## Set exercise
Starting at the line containing "if empty is", copy each line exactly, ending with the line containing "in imported if". Leave out everything else.

## Records to process
□ □ □ □ □ □ □

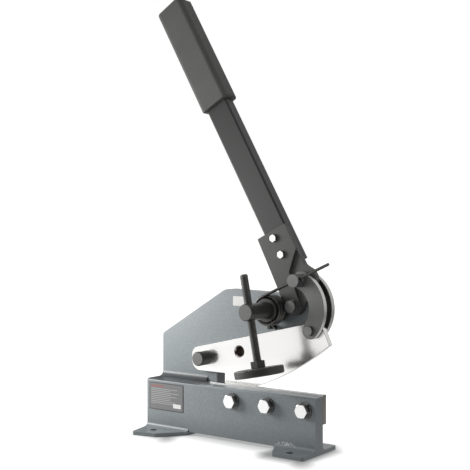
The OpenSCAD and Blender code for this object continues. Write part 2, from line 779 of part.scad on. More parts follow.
rod_tail_d = 16;
rod_tail_y = plate_back_y + face_gap;
module hold_down_rod() {
    color(black_steel) placed() difference() {
        union() {
            chamfered_rod_y(rod_axis, rod_d, -rod_front, rod_tail_y, edge_chamfer);
            rod_y(rod_axis, rod_tail_d, rod_tail_y,
                rod_tail_y + rear_washer_t + nut_h(rod_tail_d) + thread_out);
        }
        on_screw() translate([0, 0, -rod_d]) cylinder(d = screw_d + run_fit, h = 2 * rod_d);
    }
}

module hold_down_rod_washer() {
    color(black_steel) placed()
        ring_y(rod_axis, sleeve_d, rod_tail_d + bolt_fit, rod_tail_y, rod_tail_y + rear_washer_t);
}

module hold_down_rod_nut() {
    color(black_steel) placed() nut_y(rod_axis, rod_tail_d, rod_tail_y + rear_washer_t);
}

pad_nut_h = nut_h(screw_d);
pad_nut_w = 19;
pad_socket = 5;
module hold_down_screw() {
    low = -pad_drop - pad_socket;
    c = edge_chamfer;
    color(black_steel) placed() on_screw() translate([0, 0, low]) rotate_extrude()
        polygon([[0, 0], [screw_d / 2, 0], [screw_d / 2, screw_up - low - c],
            [screw_d / 2 - c, screw_up - low], [0, screw_up - low]]);
}

module hold_down_nut() {
    color(black_steel) placed() on_screw() translate([0, 0, -pad_drop]) difference() {
        hexagon(pad_nut_w, pad_nut_h, true);
        translate([0, 0, -over]) cylinder(d = screw_d + run_fit, h = pad_nut_h + 2 * over);
    }
}

module hold_down_pad() {
    r = pad_d / 2;
    c = edge_chamfer;
    color(black_steel) placed() on_screw() translate([0, 0, -pad_drop - pad_t]) difference() {
        rotate_extrude($fn = 96)
            polygon([[0, 0], [r - c, 0], [r, c], [r, pad_t - c], [r - c, pad_t], [0, pad_t]]);
        translate([0, 0, pad_t - pad_socket]) cylinder(d = screw_d + run_fit, h = pad_socket + over);
    }
}

// Return spring: one wire from the long arm through the link pin, round the sleeve, to a short leg
rings_per_turn = 24;
coil_r = (sleeve_d / 2 + coil_gap + wire_d / 2) / cos(180 / rings_per_turn);
coil_pitch = wire_d + wire_gap;
arm_set_back = 0.3;
arm_y = sleeve_front + arm_set_back + wire_d / 2;
to_pin = link_pin - rod_axis;
pin_dir = atan2(to_pin.y, to_pin.x);
arm_dir = pin_dir - asin(coil_r / norm(to_pin));
arm_angle = arm_dir + 90;
arm_l = sqrt(norm(to_pin) ^ 2 - coil_r ^ 2) + arm_over;
coil_turn = leg_angle - arm_angle + 360 * spring_turns;
leg_y = arm_y + coil_pitch * coil_turn / 360;
coil_rings = ceil(coil_turn / 360 * rings_per_turn);
wire_sides = 6;

// The wire's middle line as [x, y, z] points
function coil_point(a, turned) =
    let(p = rod_axis + polar(a, coil_r)) [p.x, arm_y + coil_pitch * turned / 360, p.y];
arm_end = coil_point(arm_angle, 0) + arm_l * [cos(arm_dir), 0, sin(arm_dir)];
leg_end = coil_point(leg_angle, coil_turn) + leg_l * [-sin(leg_angle), 0, cos(leg_angle)];
wire_path = concat([arm_end],
    [for (i = [0 : coil_rings]) let(t = coil_turn * i / coil_rings) coil_point(arm_angle + t, t)],
    [leg_end]);

function wire_tangent(i) = let(n = len(wire_path))
    unit(wire_path[min(i + 1, n - 1)] - wire_path[max(i - 1, 0)]);
function wire_ring(i) =
    let(t = wire_tangent(i), side = unit(cross(t, [0, 1, 0])), up = cross(side, t))
    [for (k = [0 : wire_sides - 1]) let(a = 360 * k / wire_sides)
        wire_path[i] + wire_d / 2 * (cos(a) * side + sin(a) * up)];

module return_spring() {
    n = len(wire_path);
    color(grey_steel) placed() polyhedron(
        points = [for (i = [0 : n - 1]) each wire_ring(i)],
        faces = concat(
            [[for (k = [wire_sides - 1 : -1 : 0]) k]],
            [for (i = [0 : n - 2], k = [0 : wire_sides - 1])
                let(b = i * wire_sides, m = (k + 1) % wire_sides)
                each [[b + k, b + m, b + wire_sides + m],
                    [b + k, b + wire_sides + m, b + wire_sides + k]]],
            [[for (k = [0 : wire_sides - 1]) (n - 1) * wire_sides + k]]));
}

// Least gap between points of the wire that lie more than half a turn apart
half_turn = rings_per_turn / 2;
self_gap = min([for (i = [1 : coil_rings - half_turn], j = [i + half_turn : coil_rings])
    norm(wire_path[i] - wire_path[j]) - wire_d]);
echo(least_wire_gap = self_gap);

// Stop pin: the spring's fixed leg bears on it
stop_pin_depth = 12;
stop_along = 9;
stop_gap = 0.3;
stop_over = 1;
stop_chamfer = 0.6;
leg_dir = leg_angle + 90;
stop_pin_out = coil_r + wire_d / 2 + stop_gap + stop_pin_d / 2;
stop_pin = rod_axis + polar(leg_angle, stop_pin_out) + polar(leg_dir, stop_along);
module spring_stop_pin() {
    color(black_steel) placed()
        chamfered_rod_y(stop_pin, stop_pin_d, leg_y - wire_d / 2 - stop_over,
            plate_y + stop_pin_depth, stop_chamfer);
}

frame_casting();
lower_blade();
lower_blade_bolts();
lower_blade_washers();
upper_blade();
blade_pivot_pin();
blade_pivot_washer();
blade_pivot_nut();
bar_die_bush();
blade_link_pin();
front_link();
rear_link();
link_screws();
link_spacers();
link_stud();
link_stud_nut();
lever_tube();
lever_grip();
cam_plate();
cheek_plate();
lever_bolts();
lever_nuts();
lever_bush();
lever_pivot_bolt();
lever_pivot_washers();
lever_pivot_nut();
hold_down_sleeve();
hold_down_rod();
hold_down_rod_washer();
hold_down_rod_nut();
hold_down_screw();
hold_down_nut();
hold_down_pad();
return_spring();
spring_stop_pin();
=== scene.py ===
"""Bench lever shear: finishes, rounded edges, threads, spring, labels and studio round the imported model."""
import json
import math
from functools import cache

import bmesh
import bpy
from bpy.props import FloatProperty, FloatVectorProperty, IntProperty, PointerProperty
from bpy.types import NodeSocket, Operator, Panel, PropertyGroup
from mathutils import Matrix, Vector


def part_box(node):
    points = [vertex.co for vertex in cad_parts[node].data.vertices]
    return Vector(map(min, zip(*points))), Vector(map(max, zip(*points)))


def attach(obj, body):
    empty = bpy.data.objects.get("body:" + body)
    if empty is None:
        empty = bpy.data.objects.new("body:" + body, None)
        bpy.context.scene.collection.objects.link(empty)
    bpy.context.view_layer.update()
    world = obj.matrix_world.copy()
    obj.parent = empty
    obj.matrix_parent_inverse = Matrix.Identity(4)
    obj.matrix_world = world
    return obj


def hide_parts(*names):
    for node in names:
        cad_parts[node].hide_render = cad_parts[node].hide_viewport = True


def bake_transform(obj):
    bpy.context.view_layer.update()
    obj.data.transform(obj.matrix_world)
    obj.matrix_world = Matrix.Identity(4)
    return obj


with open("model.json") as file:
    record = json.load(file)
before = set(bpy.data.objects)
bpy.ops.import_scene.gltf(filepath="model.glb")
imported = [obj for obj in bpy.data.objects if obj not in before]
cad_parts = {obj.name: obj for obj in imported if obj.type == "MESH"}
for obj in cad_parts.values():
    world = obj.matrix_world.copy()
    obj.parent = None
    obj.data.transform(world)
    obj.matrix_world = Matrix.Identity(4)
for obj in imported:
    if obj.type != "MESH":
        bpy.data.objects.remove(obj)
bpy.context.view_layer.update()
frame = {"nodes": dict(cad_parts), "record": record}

bl_info = {
    "name": "Bench Lever Shear",
    "version": (1, 0, 0),
    "blender": (4, 5, 0),
    "location": "3D View > Sidebar > Shear",
    "description": "Dresses the bench lever shear with finishes, threads, spring and studio",
    "category": "Object",
}

# The drawing's zero (rail's left end, front face, floor) from the middle of the base holes, in mm
DRAWING_ORIGIN = Vector((156.5, 10.0, 0.0))
# Pins and rods by their X and Z in the drawing, and planes across them by their Y
LEVER_PIVOT = (258.5, 203.0)
LINK_PIN = (273.982, 240.749)
BLADE_PIVOT = (95.2, 116.5)
ROD = (225.5, 197.0)
PLATE_FRONT = 38.0
PLATE_BACK = 58.0
SPRING_FRONT = 4.1
SCREW_MIDDLE = -37.0
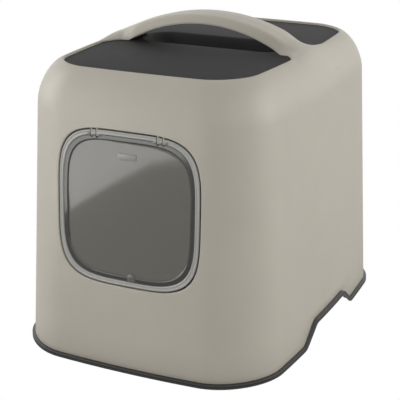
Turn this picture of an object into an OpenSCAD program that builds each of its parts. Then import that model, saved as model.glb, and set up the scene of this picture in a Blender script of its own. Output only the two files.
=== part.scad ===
/* [Footprint] */
// Width across the tray flange at the corners' tangent line
base_w = 359.8; // [320:0.2:420]
// Depth across the tray flange at the corners' tangent line
base_d = 487.8; // [430:0.2:560]
// Corner radius of the flange outline
base_r = 77.5; // [60:0.5:95]
// How far each long side swells outward at its middle
side_swell = 12.8; // [4:0.1:20]
// How far the front and the back swell outward at their middle
end_swell = 11.1; // [4:0.1:16]

/* [Tray] */
// Height of the flange that runs round the foot of the tray
flange_h = 5.6; // [5:0.2:8]
// Width of flange that stays in sight outside the hood
flange_ledge = 4.2; // [4:0.1:9]
// Wall thickness of the tray
tray_wall = 2.6; // [2:0.1:3.2]
// Height of the tray rim above the floor
tray_h = 104; // [85:1:112]
// Width of the folded rim at the top of the tray
rim_w = 13; // [9:0.5:18]
// Gap between the flange and the tub where the tub meets the floor
tub_set_in = 52; // [46:1:58]
// Height of the hand grip in each side
grip_h = 26; // [20:1:32]
// Half width of the hand grip at the floor
grip_half_foot = 90; // [70:1:100]
// Half width of the hand grip at its top
grip_half_top = 55; // [40:1:60]

/* [Hood] */
// Height of the roof rim
roof_z = 387.3; // [360:0.5:420]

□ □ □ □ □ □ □

## Solution to this task
    if empty is None:
        empty = bpy.data.objects.new("body:" + body, None)
        bpy.context.scene.collection.objects.link(empty)
    bpy.context.view_layer.update()
    world = obj.matrix_world.copy()
    obj.parent = empty
    obj.matrix_parent_inverse = Matrix.Identity(4)
    obj.matrix_world = world
    return obj


def hide_parts(*names):
    for node in names:
        cad_parts[node].hide_render = cad_parts[node].hide_viewport = True


def bake_transform(obj):
    bpy.context.view_layer.update()
    obj.data.transform(obj.matrix_world)
    obj.matrix_world = Matrix.Identity(4)
    return obj


with open("model.json") as file:
    record = json.load(file)
before = set(bpy.data.objects)
bpy.ops.import_scene.gltf(filepath="model.glb")
imported = [obj for obj in bpy.data.objects if obj not in before]
cad_parts = {obj.name: obj for obj in imported if obj.type == "MESH"}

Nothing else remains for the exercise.